**Directions for this task:** Reproduce all of the data exactly, with no line skipped.

═══ Information shown

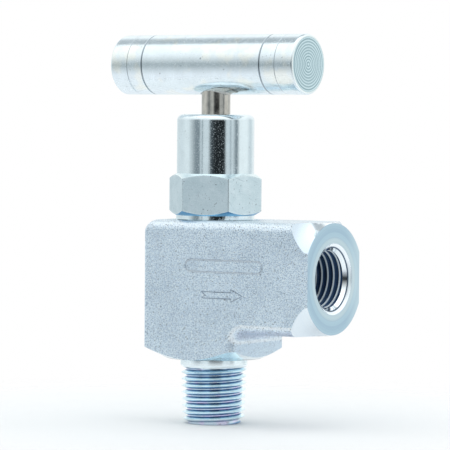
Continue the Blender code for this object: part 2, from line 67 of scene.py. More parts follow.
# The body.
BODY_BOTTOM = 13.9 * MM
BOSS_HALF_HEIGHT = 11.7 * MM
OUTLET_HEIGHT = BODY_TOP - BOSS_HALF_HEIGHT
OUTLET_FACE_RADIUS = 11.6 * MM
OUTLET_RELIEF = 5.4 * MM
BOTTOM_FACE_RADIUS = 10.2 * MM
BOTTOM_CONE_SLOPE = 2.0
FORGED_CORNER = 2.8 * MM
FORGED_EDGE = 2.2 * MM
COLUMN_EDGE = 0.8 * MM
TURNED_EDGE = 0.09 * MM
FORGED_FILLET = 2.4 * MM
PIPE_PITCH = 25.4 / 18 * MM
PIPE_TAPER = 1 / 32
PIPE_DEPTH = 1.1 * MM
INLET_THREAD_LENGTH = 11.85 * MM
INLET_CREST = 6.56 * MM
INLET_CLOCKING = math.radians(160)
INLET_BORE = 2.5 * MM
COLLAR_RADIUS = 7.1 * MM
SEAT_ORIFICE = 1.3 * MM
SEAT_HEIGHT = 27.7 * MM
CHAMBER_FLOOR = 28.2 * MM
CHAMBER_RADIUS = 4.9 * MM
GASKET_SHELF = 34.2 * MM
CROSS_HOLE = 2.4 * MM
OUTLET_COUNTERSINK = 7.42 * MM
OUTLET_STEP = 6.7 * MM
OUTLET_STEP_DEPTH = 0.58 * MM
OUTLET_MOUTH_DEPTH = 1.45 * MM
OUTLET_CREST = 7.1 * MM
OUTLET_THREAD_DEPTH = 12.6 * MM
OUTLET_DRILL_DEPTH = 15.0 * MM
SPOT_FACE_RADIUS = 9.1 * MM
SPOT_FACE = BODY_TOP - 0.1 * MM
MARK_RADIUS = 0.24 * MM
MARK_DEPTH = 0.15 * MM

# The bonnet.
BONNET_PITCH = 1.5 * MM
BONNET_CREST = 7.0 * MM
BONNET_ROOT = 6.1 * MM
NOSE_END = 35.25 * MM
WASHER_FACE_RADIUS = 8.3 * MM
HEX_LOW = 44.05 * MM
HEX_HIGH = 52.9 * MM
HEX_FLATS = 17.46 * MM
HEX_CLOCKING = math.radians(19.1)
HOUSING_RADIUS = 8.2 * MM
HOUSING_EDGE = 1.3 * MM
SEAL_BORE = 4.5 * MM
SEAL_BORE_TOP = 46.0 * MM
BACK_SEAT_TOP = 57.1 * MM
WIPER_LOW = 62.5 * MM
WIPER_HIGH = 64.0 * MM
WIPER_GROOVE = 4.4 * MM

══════

**Result below:**
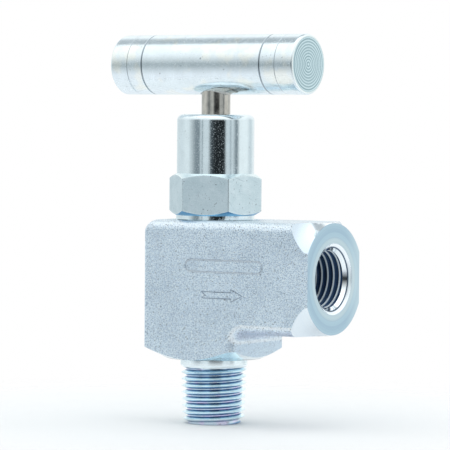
Continue the Blender code for this object: part 2, from line 67 of scene.py. More parts follow.
# The body.
BODY_BOTTOM = 13.9 * MM
BOSS_HALF_HEIGHT = 11.7 * MM
OUTLET_HEIGHT = BODY_TOP - BOSS_HALF_HEIGHT
OUTLET_FACE_RADIUS = 11.6 * MM
OUTLET_RELIEF = 5.4 * MM
BOTTOM_FACE_RADIUS = 10.2 * MM
BOTTOM_CONE_SLOPE = 2.0
FORGED_CORNER = 2.8 * MM
FORGED_EDGE = 2.2 * MM
COLUMN_EDGE = 0.8 * MM
TURNED_EDGE = 0.09 * MM
FORGED_FILLET = 2.4 * MM
PIPE_PITCH = 25.4 / 18 * MM
PIPE_TAPER = 1 / 32
PIPE_DEPTH = 1.1 * MM
INLET_THREAD_LENGTH = 11.85 * MM
INLET_CREST = 6.56 * MM
INLET_CLOCKING = math.radians(160)
INLET_BORE = 2.5 * MM
COLLAR_RADIUS = 7.1 * MM
SEAT_ORIFICE = 1.3 * MM
SEAT_HEIGHT = 27.7 * MM
CHAMBER_FLOOR = 28.2 * MM
CHAMBER_RADIUS = 4.9 * MM
GASKET_SHELF = 34.2 * MM
CROSS_HOLE = 2.4 * MM
OUTLET_COUNTERSINK = 7.42 * MM
OUTLET_STEP = 6.7 * MM
OUTLET_STEP_DEPTH = 0.58 * MM
OUTLET_MOUTH_DEPTH = 1.45 * MM
OUTLET_CREST = 7.1 * MM
OUTLET_THREAD_DEPTH = 12.6 * MM
OUTLET_DRILL_DEPTH = 15.0 * MM
SPOT_FACE_RADIUS = 9.1 * MM
SPOT_FACE = BODY_TOP - 0.1 * MM
MARK_RADIUS = 0.24 * MM
MARK_DEPTH = 0.15 * MM

# The bonnet.
BONNET_PITCH = 1.5 * MM
BONNET_CREST = 7.0 * MM
BONNET_ROOT = 6.1 * MM
NOSE_END = 35.25 * MM
WASHER_FACE_RADIUS = 8.3 * MM
HEX_LOW = 44.05 * MM
HEX_HIGH = 52.9 * MM
HEX_FLATS = 17.46 * MM
HEX_CLOCKING = math.radians(19.1)
HOUSING_RADIUS = 8.2 * MM
HOUSING_EDGE = 1.3 * MM
SEAL_BORE = 4.5 * MM
SEAL_BORE_TOP = 46.0 * MM
BACK_SEAT_TOP = 57.1 * MM
WIPER_LOW = 62.5 * MM
WIPER_HIGH = 64.0 * MM
WIPER_GROOVE = 4.4 * MM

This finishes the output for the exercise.